The aforementioned “old” brewmaster isn’t elderly, just returned. Gary “Goose” Gossel was here when Malt River opened, at that time a recent veteran of the Boston Beer Works, the third largest brewpub in the country. He’s back now after some excursions to other breweries.

Owner Marc Weiss also has a new chef in place: Timothy Waddell, who’s been there since November and whose work has included some local kitchens as well as a stint at a North Carolina brewpub.

Not long ago, Malt River won a chili competition for spiciest brew, their secret the generous use of fresh habanero peppers. So I ordered a crock of the Texas Red ($4.25) and asked that it be fiery. It was. In fact, it was up there with the spiciest regular-menu items I’ve been served in the Capital Region. Which meant that, for me, it was terrifically satisfying. The chili boasts tender chunks of meat in a rich, sweet sauce.

My friends grew concerned, however, when they noticed the perspiration coursing down my face. I assured them it was a sign of happiness. Steven is a chicken-wings fan, so he started with the Thai peanut wings ($7), a generous platter of meaty wings, grilled and served with the classic peanut sauce—and he pronounced himself quite satisfied. Good beer companion, too, those wings.

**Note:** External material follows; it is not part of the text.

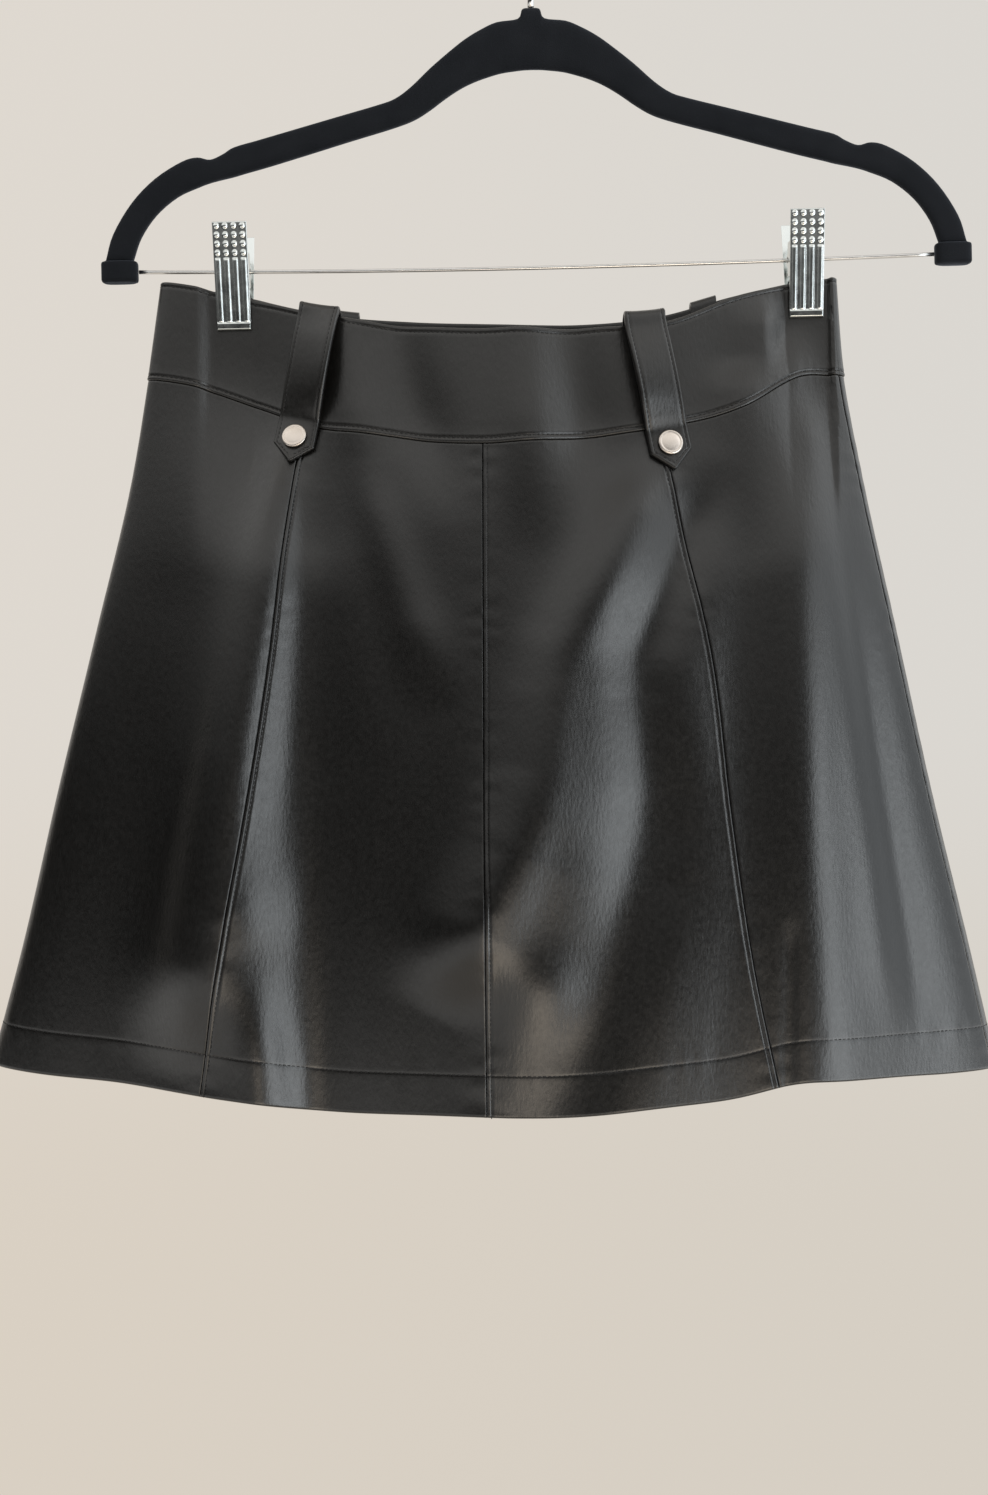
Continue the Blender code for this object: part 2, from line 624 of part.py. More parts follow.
def hook_points():
    centre = HOOK_WIRE - HOOK_BEND
    bend = [(HOOK_BEND * math.cos(math.radians(a)), centre + HOOK_BEND * math.sin(math.radians(a)))
            for a in np.arange(HOOK_START, HOOK_END, HOOK_STEP)]
    return SHANK + bend


def bar_height(x):
    return BAR_END[1] - BAR_SAG * (1 - (x / BAR_END[0]) ** 2)


def bar_points():
    return [(x, bar_height(x)) for x in np.linspace(-BAR_END[0], BAR_END[0], BAR_POINTS)]


# ---- clips ------------------------------------------------------------------
def prism(bm, outline, low, high, axis):
    """Closed prism of a flat outline, from low to high along axis 0 (X) or 1 (Y) or 2 (Z)."""
    def lifted(p, level):
        point = list(p)
        point.insert(axis, level)
        return point
    rings(bm, [[lifted(p, low) for p in outline], [lifted(p, high) for p in outline]])


def plate_frame(place, face):
    """Placement of a plate whose outer face looks along -Y, foot at the origin."""
    lean = Matrix.Rotation(PLATE_LEAN, 4, "X")
    shift = Matrix.Translation((0.0, -PLATE_FOOT_Y, 0.0))
    turn = Matrix.Rotation(math.pi if face == "back" else 0.0, 4, "Z")
    return Matrix.Translation((place, 0.0, CLIP_FOOT)) @ turn @ shift @ lean


def plate_details(height):
    """Ribs and bumps that stand on a plate's outer face, each sunk a little into it."""
    bm = bmesh.new()
    cell = CLIP_WIDTH / RIB_COUNT
    bumps_foot = height - BUMP_ROWS * cell
    for i in range(RIB_COUNT):
        x = -CLIP_WIDTH / 2 + (i + 0.5) * cell
        foot_half, top_half = RIB_HALF
        rib = [(x - foot_half, -PLATE + SUNK), (x - top_half, -PLATE - RIB_HEIGHT),
               (x + top_half, -PLATE - RIB_HEIGHT), (x + foot_half, -PLATE + SUNK)]
        prism(bm, rib, RIB_FOOT, bumps_foot - RIB_TOP_GAP, 2)
        for j in range(BUMP_ROWS):
            z = bumps_foot + (j + 0.5) * cell
            bump = []
            for radius, rise in BUMP_OUTLINE:
                bump.append([(x + radius * math.cos(a), -PLATE - rise, z + radius * math.sin(a))
                             for a in np.linspace(0, 2 * math.pi, BUMP_SIDES, endpoint=False)])
            rings(bm, bump)
    return bm


def make_plate(name, place, face):
    """Ribbed plate with two ears that sit on the bar."""
    height = (CLIP_TOP - CLIP_FOOT) / math.cos(PLATE_LEAN)
    bar_rise = bar_height(place) - CLIP_FOOT
    bar_z = bar_rise * math.cos(PLATE_LEAN) - PLATE_FOOT_Y * math.sin(PLATE_LEAN)
    bar_y = PLATE_FOOT_Y * math.cos(PLATE_LEAN) + bar_rise * math.sin(PLATE_LEAN)
    placement = plate_frame(place, face)
    bm = bmesh.new()
    lip = -PLATE - LIP_RISE
    outline = [(-PLATE, 0.0), (lip, LIP_RISE), (lip, RIB_FOOT - 2 * LIP_RISE), (-PLATE, RIB_FOOT - LIP_RISE),
               (-PLATE, height), (0.0, height), (0.0, 0.0)]
    prism(bm, outline, -CLIP_WIDTH / 2, CLIP_WIDTH / 2, 0)
    bm.transform(placement)
    plate = new_object(name, bm, "clip_metal")

    details = plate_details(height)
    ear = [(bar_y + away, bar_z + up) for away, up in EAR_END]
    ear = [(-SUNK, bar_z - EAR_ROOT)] + ear + [(-SUNK, bar_z + EAR_ROOT)]
    outer = CLIP_WIDTH / 2 - EAR_INSET[face]
    prism(details, ear, outer - EAR, outer, 0)
    prism(details, ear, -outer, -outer + EAR, 0)
    details.transform(placement)
    added = new_object(name + "_added", details, "clip_metal", hidden=True)

    hole = bmesh.new()
    ring = [BAR_HOLE * np.array((math.cos(a), math.sin(a)))
            for a in np.linspace(0, 2 * math.pi, 10, endpoint=False)]
    prism(hole, [(bar_y + p[0], bar_z + p[1]) for p in ring], -CLIP_WIDTH, CLIP_WIDTH, 0)
    hole.transform(placement)
    cutter = new_object(name + "_hole", hole, "clip_metal", hidden=True)

    for tool, operation in ((added, "UNION"), (cutter, "DIFFERENCE")):
        modifier = plate.modifiers.new(operation.title(), "BOOLEAN")
        modifier.operation = operation
        modifier.object = tool
    return [plate, added, cutter]


def make_spring(name, place):
    """Coiled spring on the bar, as a ridged sleeve."""
    bm = bmesh.new()
    profile = [(BAR_HOLE, -SPRING_LENGTH / 2), (BAR_HOLE, SPRING_LENGTH / 2)]
    steps = 2 * SPRING_TURNS
    for i in range(steps + 1):
        radius = SPRING_RADIUS if i % 2 else SPRING_RADIUS - SPRING_GROOVE
        profile.append((radius, SPRING_LENGTH * (0.5 - i / steps)))
    skin = []
    for radius, x in profile:
        skin.append([(place + x, radius * math.cos(a), bar_height(place) + radius * math.sin(a))
                     for a in np.linspace(0, 2 * math.pi, SPRING_SIDES, endpoint=False)])
    rings(bm, skin, closed=True)
    return new_object(name, bm, "wire_metal")


# ---- assembly -----------------------------------------------------------------
def make_materials():
    for name, (colour, roughness, metallic) in MATERIALS.items():
        material = bpy.data.materials.get(name) or bpy.data.materials.new(name)
        material.use_nodes = True
        shader = material.node_tree.nodes["Principled BSDF"]
        shader.inputs["Base Color"].default_value = (*colour, 1.0)
        shader.inputs["Roughness"].default_value = roughness
        shader.inputs["Metallic"].default_value = metallic


def make_skirt():
    for name, start, end, columns in PANELS:
        make_panel(name, start, end, columns)
    left, right = SIDE_SEAM_TURN, math.pi + SIDE_SEAM_TURN
    make_waistband("waistband_front", "front", left, right)
    make_waistband("waistband_back", "back", right, 2 * math.pi + left)
    for side in ("left", "right"):
        make_loop("belt_loop_front_" + side, FRONT_LOOP, FRONT_LOOP_WIDTH)
        make_loop("belt_loop_back_" + side, BACK_LOOP, BACK_LOOP_WIDTH)
    for stud, loop in STUDS.items():
        make_stud(stud, loop)


def make_hanger():
    frame = bpy.data.objects.new("hanger_frame", None)
    bpy.context.scene.collection.objects.link(frame)
    frame.rotation_euler = (0.0, -HANG_TILT, 0.0)
    pieces = [make_hanger_body(),
              tube("hanger_hook", hook_points(), HOOK_WIRE, 10, "wire_metal"),
              tube("hanger_bar", bar_points(), BAR_WIRE, 8, "wire_metal")]
    for clip, place in CLIP_PLACES.items():
        pieces.append(make_spring(clip + "_spring", place))
        for face in ("front", "back"):
            pieces += make_plate(clip + "_" + face, place, face)
    for piece in pieces:
        piece.parent = frame


def main():
    for obj in list(bpy.data.objects):
        bpy.data.objects.remove(obj, do_unlink=True)
    make_materials()
    make_skirt()
    make_hanger()


main()
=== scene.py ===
"""Looks of a leather mini skirt on a clip hanger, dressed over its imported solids.

The skirt's sizes are those of the solids and are repeated here in millimetres, with
the finer creases, seams and stitches added; only the gap between sewn pieces is
narrower than in the solids. Every mesh is scaled to metres once, in make_piece.
+X runs to the right of the skirt's front, +Y from its front to its back.
"""

import functools
import math

import bmesh
import bpy
import numpy as np
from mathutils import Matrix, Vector


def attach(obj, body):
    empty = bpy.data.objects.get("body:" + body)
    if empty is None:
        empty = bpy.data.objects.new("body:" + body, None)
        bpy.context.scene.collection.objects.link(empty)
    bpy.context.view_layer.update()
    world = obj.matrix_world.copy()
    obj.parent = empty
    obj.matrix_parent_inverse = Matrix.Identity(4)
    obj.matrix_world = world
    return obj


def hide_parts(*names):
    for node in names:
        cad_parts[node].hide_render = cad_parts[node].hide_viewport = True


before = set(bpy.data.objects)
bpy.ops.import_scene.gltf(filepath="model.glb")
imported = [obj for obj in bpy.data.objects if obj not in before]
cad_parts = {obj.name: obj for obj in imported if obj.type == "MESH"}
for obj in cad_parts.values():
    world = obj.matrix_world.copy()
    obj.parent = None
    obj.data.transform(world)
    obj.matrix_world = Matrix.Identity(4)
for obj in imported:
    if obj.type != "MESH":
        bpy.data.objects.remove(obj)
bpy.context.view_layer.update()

MM = 0.001
SLOPE_STEP = 1e-3               # of share and angle, for the surface's slopes
SEARCH_STEPS = 26               # halvings, to find a height on the surface

# ---- skirt: the solids' sizes ---------------------------------------------------
GAP = 0.06                      # between pieces that are sewn together; 0.3 in the solids
PANEL_WALL = 1.2
BAND_WALL = 2.0
HEM_WALL = 2.2
HEM_DEPTH = 22.0                # to which the hem is turned up
HEM_RIM = 0.3                   # half the height over which the turned-up cloth ends
FOLD_POWER = 30                 # how tightly the cloth turns at the side folds
BAND_SHARE = 0.126              # share of the length that the waistband takes
WAIST_Z = (-200.5, -198.0)      # at the left and the right fold
HEM_Z = (-598.1, -599.6)
LENGTH = 398.0                  # from the waist's edge to the hem's, along the folds

# Sections of the skirt by share of its length: places of the two side folds, how far each
# face bulges between them, and half the depth of the folds.
SECTION_COLUMNS = ("down", "left", "right", "bulge_front", "bulge_back", "fold")
SECTIONS = [
    (0.000, -186.5, 156.4, 15.0, 13.0, 5.0),
    (0.126, -193.4, 160.6, 19.0, 16.0, 6.0),
    (0.250, -201.4, 169.9, 24.0, 19.0, 7.0),
    (0.450, -220.0, 187.6, 31.0, 24.0, 8.0),
    (0.650, -239.1, 205.2, 38.0, 28.0, 8.5),
    (0.850, -257.2, 224.6, 44.0, 32.0, 9.0),
    (1.000, -272.9, 238.6, 48.0, 35.0, 9.0),
]
# How far three lines hang below a straight one from fold to fold, by place across.
SAG_COLUMNS = ("across", "front_waist", "front_seam", "front_hem",
               "back_waist", "back_seam", "back_hem")
SAGS = [
    (-1.00, 0.0, 0.0, 0.0, 0.0, 0.0, 0.0),
    (-0.85, 4.7, 5.0, 2.2, 4.0, 4.5, 2.0),
    (-0.70, 10.8, 14.0, 3.8, 9.0, 10.5, 4.5),
    (-0.50, 20.8, 28.0, 5.7, 14.0, 16.0, 8.2),
    (-0.25, 28.2, 35.0, 13.0, 15.6, 18.0, 11.0),
    (0.00, 31.0, 38.8, 12.4, 16.0, 18.5, 12.0),
    (0.25, 30.2, 35.5, 8.7, 17.0, 18.5, 11.0),
    (0.50, 25.6, 28.5, 5.0, 14.0, 15.5, 8.2),
    (0.70, 11.2, 18.5, -1.0, 6.6, 8.5, 4.5),
    (0.88, 2.8, 0.5, 0.0, 2.0, 3.0, 1.8),
    (1.00, 0.0, 0.0, 0.0, 0.0, 0.0, 0.0),
]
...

Libby’s French onion soup ($4.25) reflects the classic preparation but uses red onions; the gooey topping of melted Swiss cheese seemed to have a mind of its own as she tried to tame it onto fork or spoon.

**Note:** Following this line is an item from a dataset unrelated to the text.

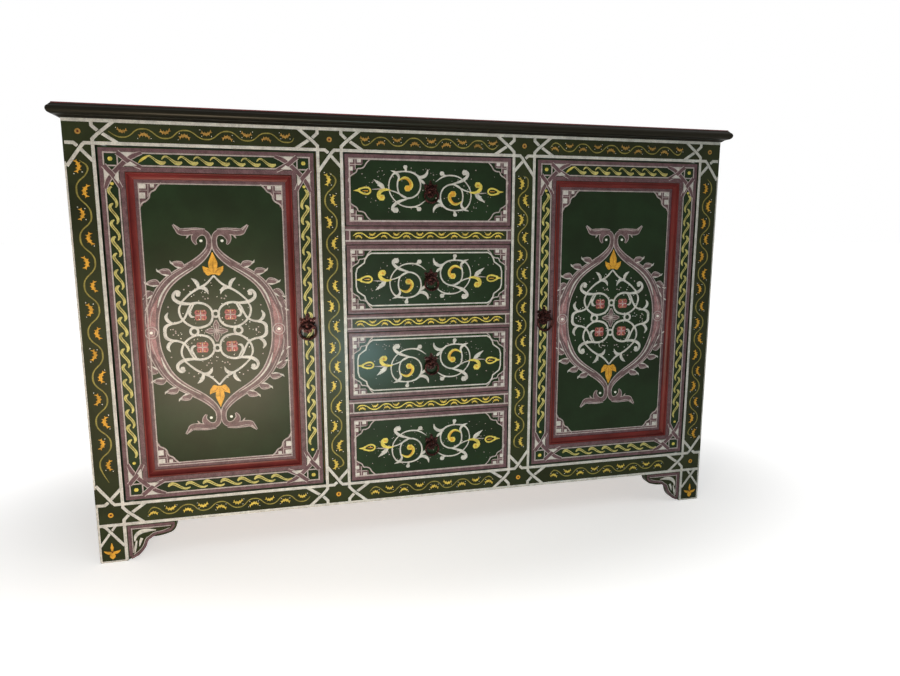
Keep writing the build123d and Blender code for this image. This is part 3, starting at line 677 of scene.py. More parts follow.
def paint_dividers():
    """Each divider has mauve edges with a pale line inside, and a close vine on green between."""
    edge_middle, line_middle, line_width = 16.6, 12, 3.4
    end_middle, end_line, end_width, half_end = 191, 185.6, 2.6, 17
    swing, stem_width = 5.6, 2.6
    art = Painting()
    for number in range(3):
        low = edge(f"{DRAWERS[number + 1]}_front", 1, 2)
        high = edge(f"{DRAWERS[number]}_front", 0, 2)
        band = art.at(0, (low + high) / 2)
        for rise in (-1, 1):
            up = rise * edge_middle
            band.line("mauve", (1 - INNER_IN, up), (INNER_IN - 1, up), 7)
            up = rise * line_middle
            band.line("pale", (1 - INNER_IN, up), (INNER_IN - 1, up), line_width)
        for flip in (-1, 1):
            across = flip * end_middle
            band.line("mauve", (across, -half_end), (across, half_end), 8)
            across = flip * end_line
            band.line("pale", (across, -line_middle), (across, line_middle), end_width)
        run = (-178, -164, 164, 13, 1, 178)
        stem = band.at(0, 0, swap=True)
        vine(stem, run, swing, stem_width, 0.6, 30 + number, ("yellow", "gold"))
    art.lay("dividers", "carcass", FRONT)


# ---------------------------------------------------------------- doors

OUTER_BORDER = 6.2  # from the door's edge to the middle of its outer border
BAND_EDGE = 11.8  # to the middle of the pale line at the band's outer side
BAND_MIDDLE = 24.4
BAND_INNER = 37.2  # to the middle of the pale line at its inner side
INNER_BORDER = 44.6  # to the middle of the border beside the moulding
INNER_BORDER_WIDTH = 9.4
FIELD_INSET = 64.0  # to the edge of the panel that shows


def border_lines(art, name, box, inset, width, level=None):
    """The four sides of a rectangle that lies inset from a box, each run to the corner's outer edge."""
    left, right, low, high = box[0] + inset, box[1] - inset, box[2] + inset, box[3] - inset
    half = width / 2
    for up in (low, high):
        art.line(name, (left - half, up), (right + half, up), width, level)
    for across in (left, right):
        art.line(name, (across, low - half), (across, high + half), width, level)


def edged(art, points, widths, level, rim=3.2, fill="mauve"):
    """A strand with pale edges, one level over another."""
    art.stroke("under", points, [w + rim for w in widths], level=level)
    art.stroke(fill, points, widths, level=level + 1)


def band_knot(art):
    """Mauve strands cross where a band meets a corner square. Drawn from the square's middle, with the
    band running off along the first direction."""
    edged(art, [(15, 17), (22, 10), (31, 1.5), (44, -7), (60, -13.5)], [8, 8, 8, 7.6, 5], 1)
    edged(art, [(13, -13), (22, -6), (31, 2), (43, 9), (58, 16.5)], [8, 8, 8, 7.6, 6], 3)
    art.stroke("cream", [(37.5, 5), (37.5, 13)], [2, 25], straight=True, level=5)
    art.stroke("cream", [(32, -4.6), (32, -13)], [2, 22], straight=True, level=5)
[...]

House salads are served with entrées, and we had no complaints on that course. I know mine certainly was useful to tame my palate after the chili.

By the time my salmon arrived, the numbness had subsided. Yucatan seared salmon ($15) sports a smoked habanero and mango-citrus cream sauce, but I can assure you that the sauce, while appropriately sweet, is so mildly spiced as to seem comparatively unobtrusive—but it served its purpose well. You don’t need much with salmon. I like mine cooked just enough to leave the outside firm and the inside creamy; this had gone beyond that, but that’s the standard approach for a dish usually considered the chow of oldsters.

Steven’s order of grilled Cuban pork tenderloin ($15) featured a nice cut of meat—good-sized, too—that had a light marinade with the appropriate seasonings. Again, nothing too spicy, but a welcome relief from the standard pork-with-fruit combo. Like the salmon, it was served with rice and also featured a serving of refried black beans.

Libby finished her meal with a salad, the Malt Riverside greens ($3.25), which is a magnified house salad and as such is a good-sized portion that is only as good as the component greens, which in this case had an admirable freshness.

And so for over an hour we forgot about work, forgot we were in a mall and enjoyed the pleasant surroundings, a blazing fireplace helping to maintain the mood of retreat. And it’s going to get even more comfortable, according to Weiss. “We want to work things to be a little lighter, both in food and in ambience. The menu has gotten too guy- oriented in the past, too heavy. We’re changing that. It’s going to be more health- conscious. There will still be items with strong flavors, but also things that are more subtle. We’ve got a Gold’s Gym going in across the hall, so I want to be ready for that.”

Dinner for three, with tax and tip and a couple of beers, was $76.

Metroland restaurant reviews are based on one unannounced visit; your experience may differ.

Food Rating Key: ***** An exciting, fulfilling experience; the food and service are everything they set out to be. Brillat-Savarin would be proud. **** Way up there with really good food, definitely worth your dining dollar. Julia Child would be proud. *** Average, with hints of excitement. Your mother would be pleased. ** A dining-out bogey; food probably isn’t the first priority. Colonel Sanders would be disappointed. * K-rations posing as comestibles. Your dog would be disgusted.